Monday proved to be a tough session for Sterling. The Pound marked devastating losses against both the Euro and US Dollar yesterday as global risk sentiment worsened. Risk sentiment plunged as tensions over Russia and Ukraine continue to develop. British Prime Minister Boris Johnson said today that it would be “disastrous” if the Russia invade the Ukraine, and the UK are working to “create a package of economic sanctions” against Russia. NATO allies are “sending additional ships and fighter jets to eastern Europe to reinforce defences and increase deterrence, in response to the continuing build-up of Russian forces”. While Russia has denied any intentions for military action, an estimated 100,000 Russian troops have amassed on the Ukrainian border.
Also proving a hindrance to Sterling was mounting political issues in the UK. Downing Street today “admitted that staff gathered inside No 10 to celebrate Boris Johnson's birthday when the first Covid lockdown was still in place”. A spokesperson for No 10 said that “a group of staff working in No 10 that day gathered briefly in the Cabinet Room after a meeting to wish the prime minister a happy birthday. He was there for less than 10 minutes”. Senior Civil Servant Sue Gray is expected to publish her findings later in the week, but it is safe to say if any more damaging news is reported, it is likely the Pound could suffer.

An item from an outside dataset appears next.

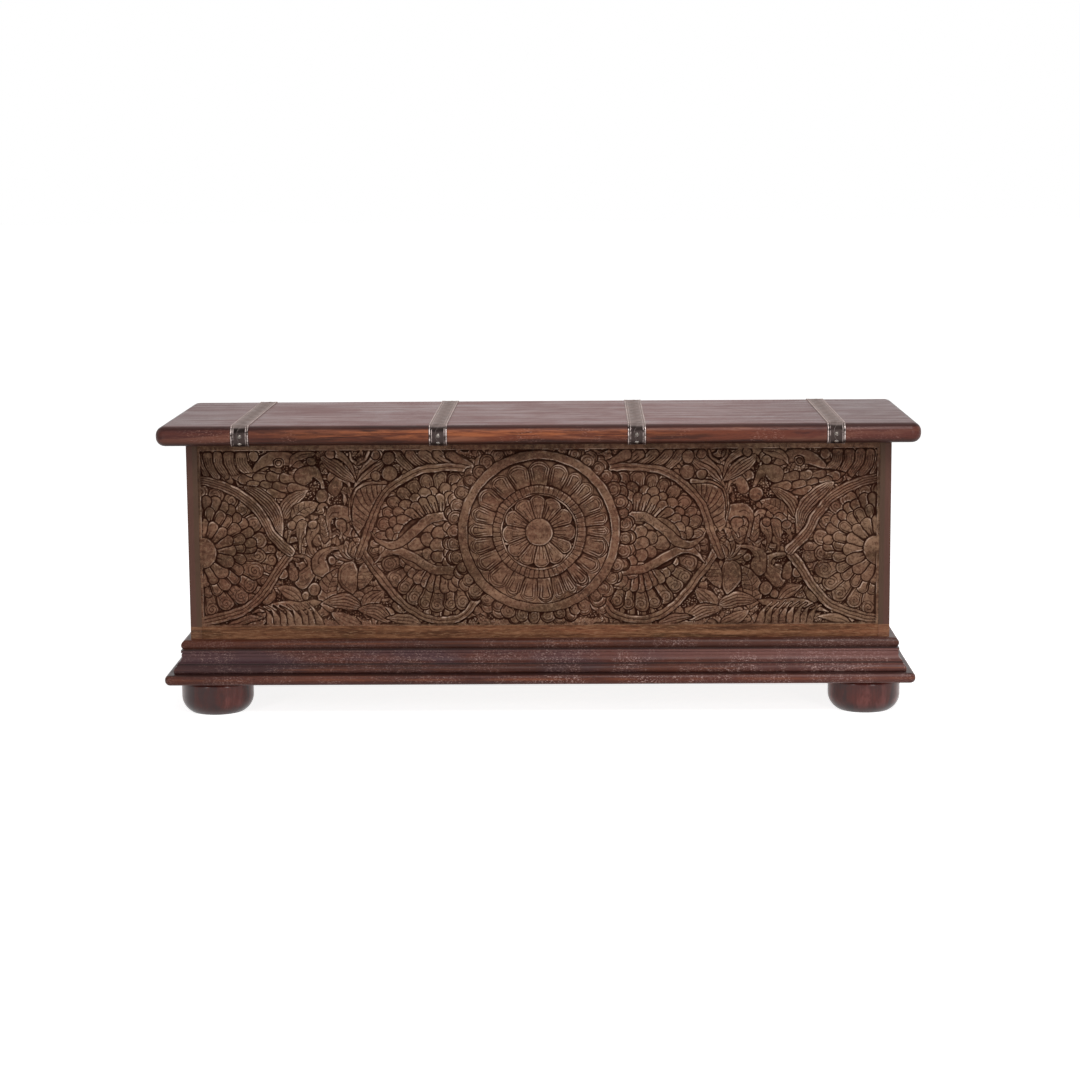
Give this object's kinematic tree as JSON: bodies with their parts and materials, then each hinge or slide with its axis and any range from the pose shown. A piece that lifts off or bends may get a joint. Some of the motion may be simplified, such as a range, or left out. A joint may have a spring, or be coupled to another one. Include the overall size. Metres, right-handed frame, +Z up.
{
  "type": "carved wooden storage chest",
  "caption": "Long wooden chest with a carved front, a hinged lid bound by iron straps, a moulded plinth and turned bun feet.",
  "frame": {"origin": "on the floor, under the middle of the chest", "axes": "+X along the chest's length to the viewer's right, -Y out of the carved front, +Z up"},
  "size_m": [1.3, 0.4456, 0.5087],
  "materials": {
    "lid_wood": "satin polished red-brown wood",
    "carved_wood": "matt weathered carved wood",
    "box_wood": "satin dark brown wood",
    "inner_wood": "plain unpolished wood",
    "plinth_wood": "satin dark red-brown wood, worn along the beads",
    "foot_wood": "polished dark mahogany wood",
    "strap_iron": "worn dark iron sheet with raised edge lines",
    "hinge_iron": "plain dark iron",
    "screw_steel": "plain steel"
  },
  "bodies": {
    "chest": {"floor_board_front": "inner_wood", "floor_board_rear": "inner_wood", "base_rail_middle": "inner_wood", "front_panel": "carved_wood", "back_panel": "box_wood", "left_end_board": "box_wood", "right_end_board": "box_wood", "base_rail_front": "plinth_wood", "base_rail_back": "plinth_wood", "base_rail_left": "plinth_wood", "base_rail_right": "plinth_wood", "plinth_foot_bead_front": "plinth_wood", "plinth_foot_bead_right": "plinth_wood", "plinth_foot_bead_back": "plinth_wood", "plinth_foot_bead_left": "plinth_wood", "plinth_ogee_front": "plinth_wood", "plinth_ogee_right": "plinth_wood", "plinth_ogee_back": "plinth_wood", "plinth_ogee_left": "plinth_wood", "plinth_bead_front": "plinth_wood", "plinth_bead_right": "plinth_wood", "plinth_bead_back": "plinth_wood", "plinth_bead_left": "plinth_wood", "foot_front_left": "foot_wood", "foot_front_right": "foot_wood", "foot_back_left": "foot_wood", "foot_back_right": "foot_wood", "hinge_box_leaf_left": "hinge_iron", "hinge_box_leaf_middle": "hinge_iron", "hinge_box_leaf_right": "hinge_iron", "hinge_pin_left": "hinge_iron", "hinge_pin_middle": "hinge_iron", "hinge_pin_right": "hinge_iron", "floor_screws": "screw_steel", "wall_screws": "screw_steel", "hinge_box_screws": "screw_steel"},
    "lid": {"lid_board_front": "lid_wood", "lid_board_middle": "lid_wood", "lid_board_rear": "lid_wood", "lid_batten_left": "inner_wood", "lid_batten_right": "inner_wood", "strap_left_outer": "strap_iron", "strap_left_inner": "strap_iron", "strap_right_inner": "strap_iron", "strap_right_outer": "strap_iron", "strap_nails": "strap_iron", "hinge_lid_leaf_left": "hinge_iron", "hinge_lid_leaf_middle": "hinge_iron", "hinge_lid_leaf_right": "hinge_iron", "hinge_lid_screws": "screw_steel", "batten_screws": "screw_steel"}
  },
  "joints": [
    {"name": "lid_hinge", "type": "hinge", "parent": "chest", "child": "lid", "pos_m": [0, 0.1793, 0.4677], "axis": [-1, 0, 0], "range_deg": [0, 98]}
  ]
}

GBPUSD took a sharp turn to the downside on Monday, opening at 1.3537 and closing way below at 1.3453.
GBPEUR also took a tumble yesterday. The pair started the day at 1.1956 and closed at 1.1894.
EURUSD in contrast had an uneventful start to the week. The pair opened at 1.1321 and closed at 1.1311.
On the data front, it’s a quiet schedule today. At 09:00 January’s German IFO Business Climate was published, coming in above forecast at 95.7. At 14:00 the US will release its Housing Price Index for November, followed by CB Consumer Confidence at 15:00.